We notice that several video titles ,tags and descriptions may related to one video_id. We load videos without titles ,tags and discriptions in table youtube.videos_notitle

In [None]:
videos_notitle = spark.sql('''
SELECT DISTINCT video_id,channel_title,category_title,s.country,publish_time
FROM staging_videos s
JOIN category c
ON s.category_id = c.category_id AND s.country =c.country_code
''')

In [None]:
videos_notitle.write.csv(output_datapath_s3a+"videos_notitle",header=True)

In [None]:
copy_sql = copy_staging_sql.format("youtube.videos_notitle",output_datapath_s3+"videos_notitle/",config['CREDENTIAL']['AWS_ACCESS_KEY_ID'],config['CREDENTIAL']['AWS_SECRET_ACCESS_KEY'])
cur.execute(copy_sql)
conn.commit()
print ("Copying videos to videos table is completed.")

##### 4.4.3 Transform and load data into time table

In [None]:
time = spark.sql('''
SELECT DISTINCT trending_date
FROM staging_videos
''')
time_pandas = time.toPandas()

In [None]:
time_pandas["year"] = time_pandas["trending_date"].apply(lambda x: "20"+x[0:2])
time_pandas["month"] = time_pandas["trending_date"].apply(lambda x: x[-2:])
time_pandas["day"] = time_pandas["trending_date"].apply(lambda x: x[3:5])

In [None]:
time_pandas.head()

In [None]:
time_df = spark.createDataFrame(time_pandas)

In [None]:
time_df.show(5)

In [None]:
time_df.write.csv(output_datapath_s3a+"time",header=True)

In [None]:
copy_sql = copy_staging_sql.format("youtube.time",output_datapath_s3+"time",config['CREDENTIAL']['AWS_ACCESS_KEY_ID'],config['CREDENTIAL']['AWS_SECRET_ACCESS_KEY'])
cur.execute(copy_sql)
conn.commit()
print ("Copying time data to time table is completed.")

#### 4.5 Data Quality Checks
Explain the data quality checks you'll perform to ensure the pipeline ran as expected. These could include:
 * Each table has its primary key. Redshift does not enforced primary key to be unique, we ensure it by data processing. The foreign key is "video_id" which is set to DISTKEY in fact table and dimension tables to eliminate suffleing and fast table joins. We also set time and category table to DISTSTYLE ALL, for the two tables are small and be frequently used.
 * Unit tests for the scripts to ensure they are doing the right thing
 * Source/Count checks to ensure completeness
 
Run Quality Checks

In [None]:
def table_check(table):
    table_check_sql1 = """
    SELECT * 
    FROM {}
    LIMIT 1
    """
    table_check_sql2 = """
    SELECT COUNT(*)
    FROM {}
    """
    check_sql = table_check_sql1.format(table)
    cur.execute(check_sql)
    conn.commit()
    rows = cur.fetchall()
    print ("{} table check:\n".format(table))
    for r in rows:
        print (r)
    check_sql = table_check_sql2.format(table)
    cur.execute(check_sql)
    conn.commit()
    rowcount = cur.fetchall()
    print ("\n{} table has {} rows\n".format(table,rowcount[0][0]))
    

In [None]:
for query in check_table_queries:
    
    table_check(query)

#### Step 5: Complete Project Write Up

##### 1. The rationale for the choice of tools and technologies for the project.
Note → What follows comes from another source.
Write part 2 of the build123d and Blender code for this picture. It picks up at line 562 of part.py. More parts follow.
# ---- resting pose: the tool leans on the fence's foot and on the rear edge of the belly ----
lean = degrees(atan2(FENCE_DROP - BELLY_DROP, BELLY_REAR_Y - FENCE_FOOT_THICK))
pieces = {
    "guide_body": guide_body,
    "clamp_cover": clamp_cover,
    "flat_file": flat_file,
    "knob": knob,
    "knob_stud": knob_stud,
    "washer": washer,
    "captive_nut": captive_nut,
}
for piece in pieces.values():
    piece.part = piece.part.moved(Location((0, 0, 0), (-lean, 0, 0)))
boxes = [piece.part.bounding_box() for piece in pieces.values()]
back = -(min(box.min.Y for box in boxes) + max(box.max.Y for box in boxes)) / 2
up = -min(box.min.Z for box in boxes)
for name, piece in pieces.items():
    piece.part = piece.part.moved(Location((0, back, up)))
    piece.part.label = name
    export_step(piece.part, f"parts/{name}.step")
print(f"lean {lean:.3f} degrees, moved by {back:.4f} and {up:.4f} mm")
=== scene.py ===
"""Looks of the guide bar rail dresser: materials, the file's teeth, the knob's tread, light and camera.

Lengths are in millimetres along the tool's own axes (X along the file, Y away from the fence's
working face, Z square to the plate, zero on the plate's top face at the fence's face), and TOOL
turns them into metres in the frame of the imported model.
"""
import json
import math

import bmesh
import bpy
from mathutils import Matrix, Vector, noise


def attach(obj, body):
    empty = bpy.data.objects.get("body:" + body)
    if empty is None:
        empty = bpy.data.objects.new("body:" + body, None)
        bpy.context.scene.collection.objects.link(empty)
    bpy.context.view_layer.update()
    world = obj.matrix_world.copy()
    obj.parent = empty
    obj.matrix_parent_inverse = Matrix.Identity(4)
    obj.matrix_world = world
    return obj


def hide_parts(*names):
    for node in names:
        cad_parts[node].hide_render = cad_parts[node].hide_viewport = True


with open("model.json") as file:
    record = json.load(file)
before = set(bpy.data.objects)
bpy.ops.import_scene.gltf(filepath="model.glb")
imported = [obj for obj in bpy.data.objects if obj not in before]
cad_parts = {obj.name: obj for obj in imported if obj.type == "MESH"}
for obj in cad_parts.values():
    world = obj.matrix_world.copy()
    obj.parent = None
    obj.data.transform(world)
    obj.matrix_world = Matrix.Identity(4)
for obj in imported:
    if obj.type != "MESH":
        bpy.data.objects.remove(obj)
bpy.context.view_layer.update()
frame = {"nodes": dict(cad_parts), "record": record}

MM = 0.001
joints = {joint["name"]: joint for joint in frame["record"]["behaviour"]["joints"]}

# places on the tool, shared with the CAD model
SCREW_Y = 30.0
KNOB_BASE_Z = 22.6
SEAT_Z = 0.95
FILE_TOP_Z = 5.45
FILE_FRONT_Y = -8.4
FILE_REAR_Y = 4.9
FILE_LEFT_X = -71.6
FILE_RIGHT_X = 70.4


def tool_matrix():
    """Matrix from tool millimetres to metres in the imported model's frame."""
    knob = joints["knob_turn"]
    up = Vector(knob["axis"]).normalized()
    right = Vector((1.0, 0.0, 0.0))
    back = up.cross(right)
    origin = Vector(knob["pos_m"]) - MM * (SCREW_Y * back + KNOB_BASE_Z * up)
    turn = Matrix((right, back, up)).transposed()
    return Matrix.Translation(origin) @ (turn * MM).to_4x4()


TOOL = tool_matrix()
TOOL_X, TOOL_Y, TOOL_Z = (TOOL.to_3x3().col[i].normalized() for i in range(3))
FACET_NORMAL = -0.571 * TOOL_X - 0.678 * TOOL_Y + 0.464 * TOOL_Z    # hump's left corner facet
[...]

* In this project, I choose Redshift as Data Warehouse and spark to do ETL. Redshift is a Data Warehouse of AWS which is easy obtained with low costs. 

* I choose Spark to do ETL other than Redshift SQL because Spark is a powerful tool to directly infer file schema from datalake, which is an edge for loading big data in relational database and it is much faster than INSERT command of SQL. By Spark, I built data files in datalake meanwhile built Database in Redshift.

* Before moving to copy csv files to Redshift staging tables , I found there are many chars in original csv files which cause errors when copying. These chars include '"', ',', '\r',etc. I found pandas is a powerful tool to handle the problem. Pandas can correctly build DataFrame without the influence of these chars and make it easy to remove them. Original csv files of each country have different problem may need to be inspected respectively. I only worked through the USvideos.csv as demo. The cleaning method is general.

##### 2. The data should be update daily according to "trending_date"

##### 3. Discussion:
* 1. If the data was increased by 100x, it is may outrange the ability of pandas. I can use Spark to leverage its distributed computing ability to clean original csv files and do ETL tasks as well.
* 2. If the data populates a dashboard that must be updated on a daily basis by 7am everyday, it is a proper way to do daily ETL by Airflow and schedule email reports of any tasks errors.
* 3. Redshift Database can be accessed by 100+ people at the same time.